## Data extract
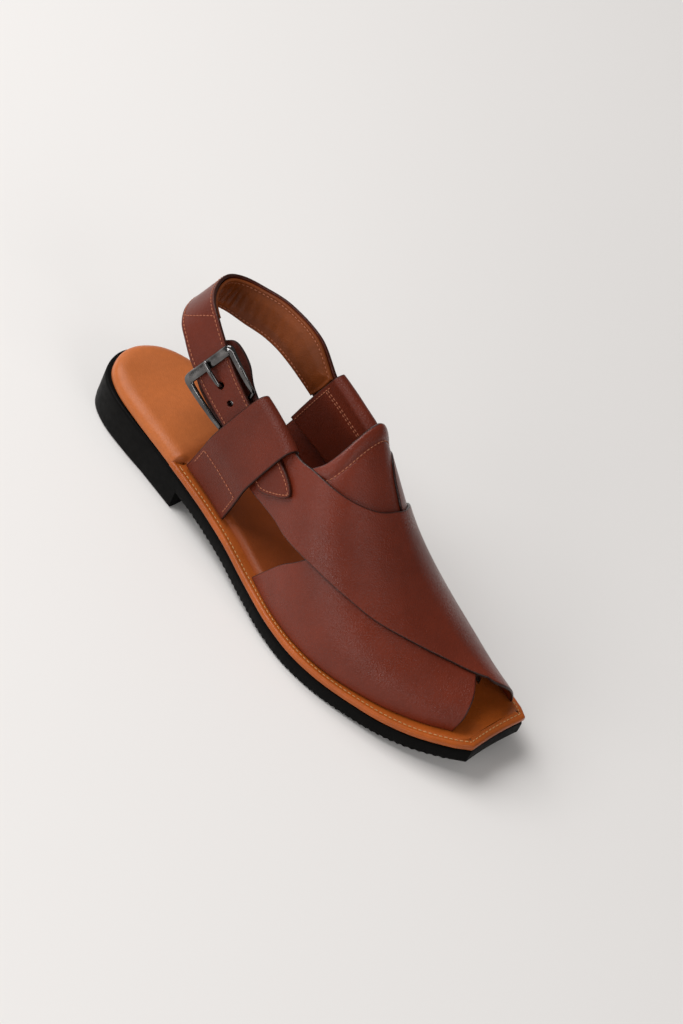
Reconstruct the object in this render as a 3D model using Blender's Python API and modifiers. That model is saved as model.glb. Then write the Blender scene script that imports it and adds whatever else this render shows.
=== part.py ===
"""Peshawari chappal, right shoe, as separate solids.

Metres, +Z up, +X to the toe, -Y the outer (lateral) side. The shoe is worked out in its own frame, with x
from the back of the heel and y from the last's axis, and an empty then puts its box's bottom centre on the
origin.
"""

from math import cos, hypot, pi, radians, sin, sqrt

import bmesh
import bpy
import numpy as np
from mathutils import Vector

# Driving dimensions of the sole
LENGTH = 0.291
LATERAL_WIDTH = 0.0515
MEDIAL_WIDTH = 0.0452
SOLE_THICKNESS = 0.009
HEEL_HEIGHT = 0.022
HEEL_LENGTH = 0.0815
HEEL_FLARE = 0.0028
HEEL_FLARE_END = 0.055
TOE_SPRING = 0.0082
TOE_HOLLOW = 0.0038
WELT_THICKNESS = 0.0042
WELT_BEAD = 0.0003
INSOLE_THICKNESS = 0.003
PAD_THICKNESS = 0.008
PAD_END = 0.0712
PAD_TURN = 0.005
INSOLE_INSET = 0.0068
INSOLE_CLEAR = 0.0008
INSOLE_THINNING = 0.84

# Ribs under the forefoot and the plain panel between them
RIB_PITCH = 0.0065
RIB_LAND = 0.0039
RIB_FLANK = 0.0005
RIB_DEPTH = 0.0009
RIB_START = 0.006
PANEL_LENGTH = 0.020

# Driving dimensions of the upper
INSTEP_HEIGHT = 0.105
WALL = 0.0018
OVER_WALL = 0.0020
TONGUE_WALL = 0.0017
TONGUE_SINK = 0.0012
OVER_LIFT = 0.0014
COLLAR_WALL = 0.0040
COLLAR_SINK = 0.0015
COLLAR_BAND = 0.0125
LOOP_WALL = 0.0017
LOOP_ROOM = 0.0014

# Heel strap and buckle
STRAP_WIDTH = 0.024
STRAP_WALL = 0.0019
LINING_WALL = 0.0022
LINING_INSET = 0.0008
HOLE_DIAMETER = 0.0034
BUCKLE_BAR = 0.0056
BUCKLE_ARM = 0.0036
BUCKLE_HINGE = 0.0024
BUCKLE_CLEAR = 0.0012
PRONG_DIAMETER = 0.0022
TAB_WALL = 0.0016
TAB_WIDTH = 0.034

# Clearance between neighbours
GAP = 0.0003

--

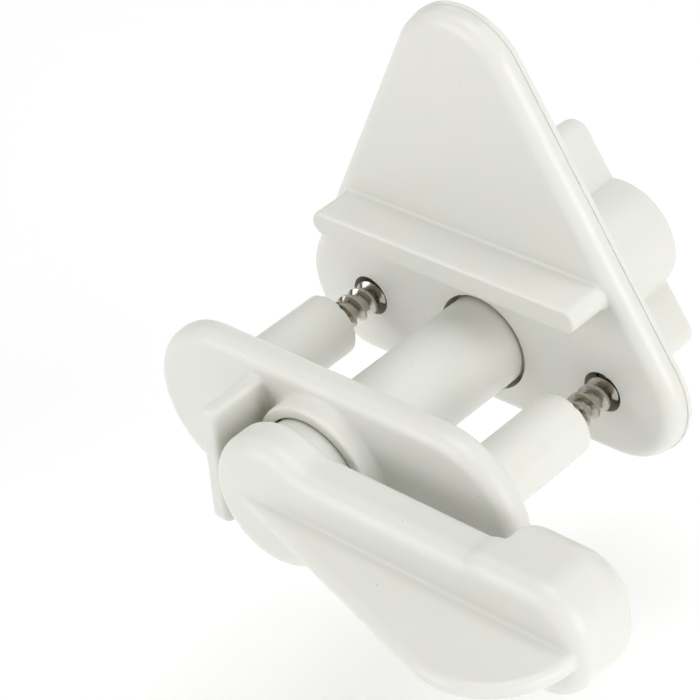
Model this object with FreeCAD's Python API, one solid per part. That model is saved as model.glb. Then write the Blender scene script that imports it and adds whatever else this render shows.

---

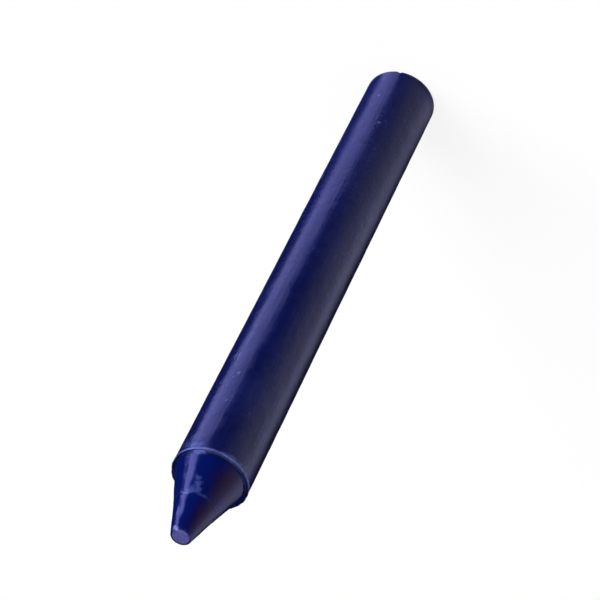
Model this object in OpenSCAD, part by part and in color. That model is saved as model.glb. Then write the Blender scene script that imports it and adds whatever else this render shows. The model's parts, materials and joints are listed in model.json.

## What the exercise asks
Output exactly the lines running from the line containing "Reconstruct the object" through the line containing "LOOP_ROOM = 0.0014", and only those lines.

## Expected answer
Reconstruct the object in this render as a 3D model using Blender's Python API and modifiers. That model is saved as model.glb. Then write the Blender scene script that imports it and adds whatever else this render shows.
=== part.py ===
"""Peshawari chappal, right shoe, as separate solids.

Metres, +Z up, +X to the toe, -Y the outer (lateral) side. The shoe is worked out in its own frame, with x
from the back of the heel and y from the last's axis, and an empty then puts its box's bottom centre on the
origin.
"""

from math import cos, hypot, pi, radians, sin, sqrt

import bmesh
import bpy
import numpy as np
from mathutils import Vector

# Driving dimensions of the sole
LENGTH = 0.291
LATERAL_WIDTH = 0.0515
MEDIAL_WIDTH = 0.0452
SOLE_THICKNESS = 0.009
HEEL_HEIGHT = 0.022
HEEL_LENGTH = 0.0815
HEEL_FLARE = 0.0028
HEEL_FLARE_END = 0.055
TOE_SPRING = 0.0082
TOE_HOLLOW = 0.0038
WELT_THICKNESS = 0.0042
WELT_BEAD = 0.0003
INSOLE_THICKNESS = 0.003
PAD_THICKNESS = 0.008
PAD_END = 0.0712
PAD_TURN = 0.005
INSOLE_INSET = 0.0068
INSOLE_CLEAR = 0.0008
INSOLE_THINNING = 0.84

# Ribs under the forefoot and the plain panel between them
RIB_PITCH = 0.0065
RIB_LAND = 0.0039
RIB_FLANK = 0.0005
RIB_DEPTH = 0.0009
RIB_START = 0.006
PANEL_LENGTH = 0.020

# Driving dimensions of the upper
INSTEP_HEIGHT = 0.105
WALL = 0.0018
OVER_WALL = 0.0020
TONGUE_WALL = 0.0017
TONGUE_SINK = 0.0012
OVER_LIFT = 0.0014
COLLAR_WALL = 0.0040
COLLAR_SINK = 0.0015
COLLAR_BAND = 0.0125
LOOP_WALL = 0.0017
LOOP_ROOM = 0.0014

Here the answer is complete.